L’immunité collective à peine prononcée semble poindre éloignant le spectre de la peur. Les rassemblements et les festivités ont repris, pas les clusters, la réanimation covid ne s’inscrit plus dans le registre de l’effrayant. La fragilité du système de soins, le marasme économique, la misère d’une partie de la population vivant en dessous du seuil de pauvreté sont des réalités méritant quelques considérations. Couché poignet ou bras de fer, ne pas perdre la face et maintenir ce qui ressemble à une punition en clamant que la réintégration des soignants suspendus ne comblerait pas la pénurie, est une volonté de faire mordre la poussière à ceux qui persistent à dire nou péké piké.

Le nouveau directeur général du Chu de Pointe-à-Pitre a pris ses fonctions. Un comité d’accueil à l’entrée de l’établissement lui a rappelé les conditions des personnels suspendus qui comptent sur son expérience pour proposer des solutions adaptées à l’Outre-Mer. Quelques voix s’élèvent en murmurant que par décret particulier ce serait chose faisable. D’autres mettent en doute cette assertion contraire à l’hyper rigidité des caractères des personnalités narcissiques. 

La tempête tropicale Fiona vient de semer une vague de désespérance au sein des villes où les torrents de boue ont tout emporté sur leurs passages, supprimant une vie. La Guadeloupe essuie ses larmes faisant face à l’adversité. Des familles anéanties par les habitations emportées par les inondations serrent les dents, s’entraident, acceptent la solidarité spontanée, qui pour le nettoyage des intérieurs maculés, qui pour un partage de repas chaud, pied au sec, sur une véranda voisine, qui pour quelques effets de rechange.

Les prémices de montée des eaux avaient déjà été sujet de polémique à mise en accusation de négligence des instances responsables. L’eau n’est pas consommable, elle est impropre ne serait-ce que pour se laver les dents, ou pour cuire les aliments. Une Guadeloupe sinistrée au visage méconnaissable. Les résistants ont maintenu la manifestation du Lakou santé dont le thème était prendre soin de soi à l’aide des feuillages pays. La tempête annoncée a été l’objet de la rédaction d’un numéro spécial de la gazette du lakou santé dans laquelle les précautions à prendre en cas de mauvais temps remettaient en mémoire les gestes utiles en guise de prévention et de sauve qui peut.
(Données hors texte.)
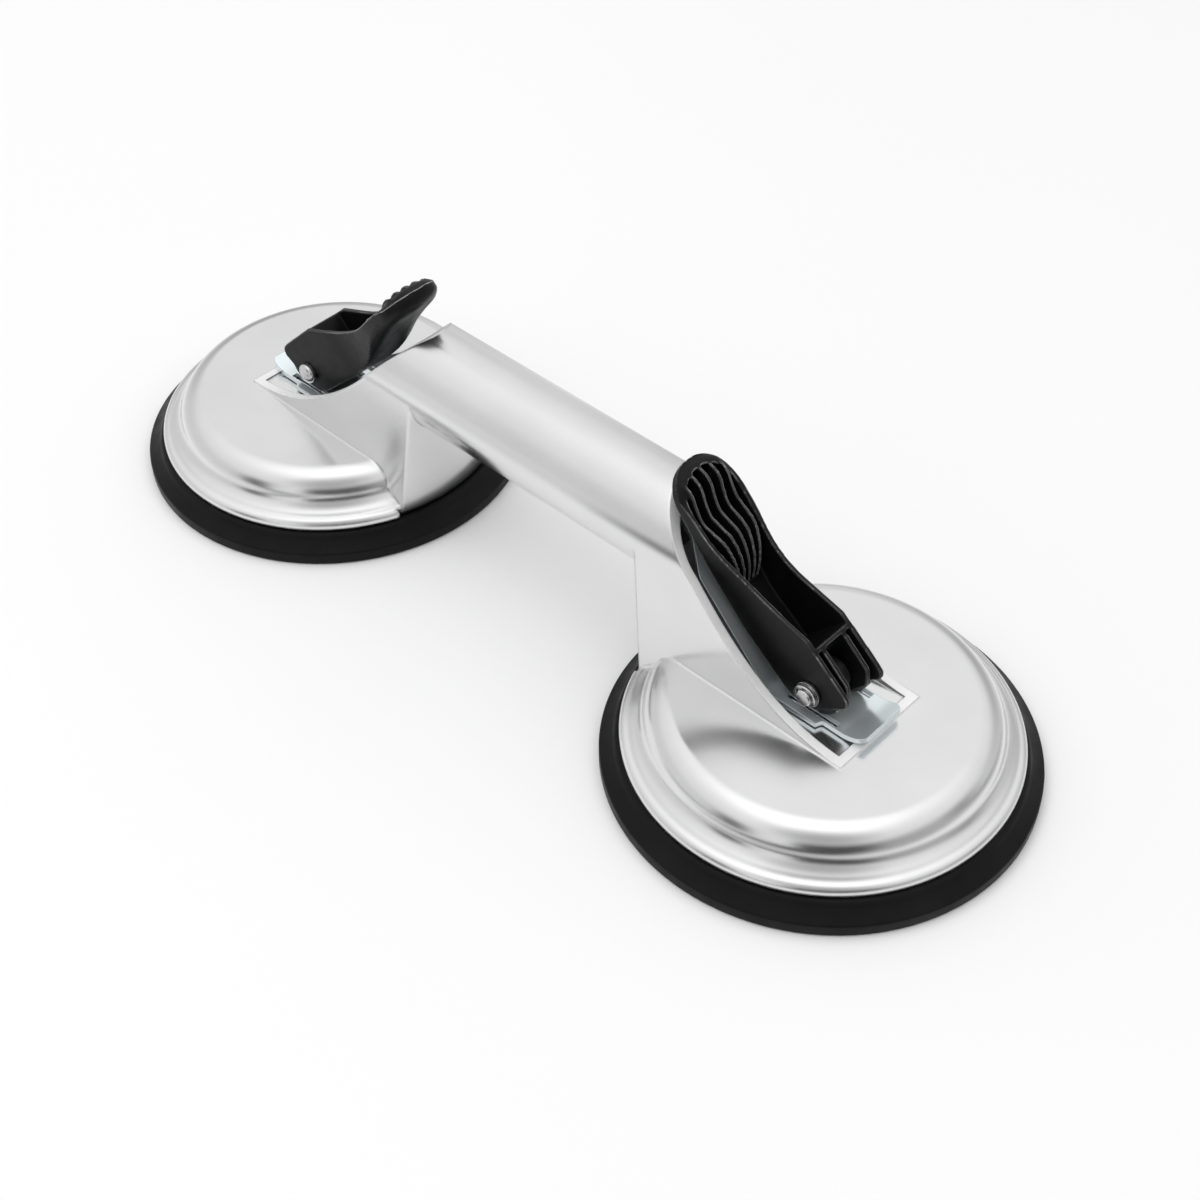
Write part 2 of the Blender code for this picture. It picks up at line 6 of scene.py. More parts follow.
import bmesh
import bpy
from mathutils import Matrix, Vector
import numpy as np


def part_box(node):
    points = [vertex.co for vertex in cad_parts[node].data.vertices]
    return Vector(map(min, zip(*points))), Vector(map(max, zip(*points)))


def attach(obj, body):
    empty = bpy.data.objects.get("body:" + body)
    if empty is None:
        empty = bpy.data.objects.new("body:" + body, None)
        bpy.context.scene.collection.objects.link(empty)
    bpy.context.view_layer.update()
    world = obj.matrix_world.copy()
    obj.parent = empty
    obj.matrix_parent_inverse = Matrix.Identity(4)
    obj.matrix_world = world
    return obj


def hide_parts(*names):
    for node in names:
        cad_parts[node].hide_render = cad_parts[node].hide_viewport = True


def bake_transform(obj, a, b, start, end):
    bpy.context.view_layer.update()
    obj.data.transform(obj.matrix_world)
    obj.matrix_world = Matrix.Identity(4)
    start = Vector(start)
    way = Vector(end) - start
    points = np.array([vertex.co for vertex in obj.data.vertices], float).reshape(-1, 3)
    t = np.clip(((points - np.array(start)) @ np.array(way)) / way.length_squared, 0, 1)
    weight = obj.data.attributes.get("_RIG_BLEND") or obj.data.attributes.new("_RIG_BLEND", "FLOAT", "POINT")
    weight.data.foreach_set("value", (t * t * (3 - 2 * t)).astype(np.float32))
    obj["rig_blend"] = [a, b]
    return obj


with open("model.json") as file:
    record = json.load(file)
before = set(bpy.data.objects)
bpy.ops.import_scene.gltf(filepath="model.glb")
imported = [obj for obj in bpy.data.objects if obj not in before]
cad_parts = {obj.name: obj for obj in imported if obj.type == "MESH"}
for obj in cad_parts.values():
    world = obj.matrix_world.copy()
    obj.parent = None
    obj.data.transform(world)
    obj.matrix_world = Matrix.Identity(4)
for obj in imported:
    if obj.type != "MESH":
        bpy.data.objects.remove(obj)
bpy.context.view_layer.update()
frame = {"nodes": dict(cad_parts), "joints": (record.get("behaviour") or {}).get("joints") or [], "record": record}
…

En pleine tourmente à venir, les résistants se sont souciés du mieux-être de la population. Le bik à rézistans du CHBT à Basse-Terre a laissé passer les eaux dévalant la pente inondant l’espace des quelques gardiens du temple, comme si aucune force, serait-elle naturelle, ne saurait briser leur détermination. A la reconquête de leur vie, les personnels suspendus ont tissé un maillage extraordinaire de soi à soi, de soi au peuple, démontrant qu’ensemble la force est décuplée et l’espoir démesuré. L’admiration pour ces femmes et ces hommes est sans borne dans les paroles d’un peuple juge du système politique qui les broie.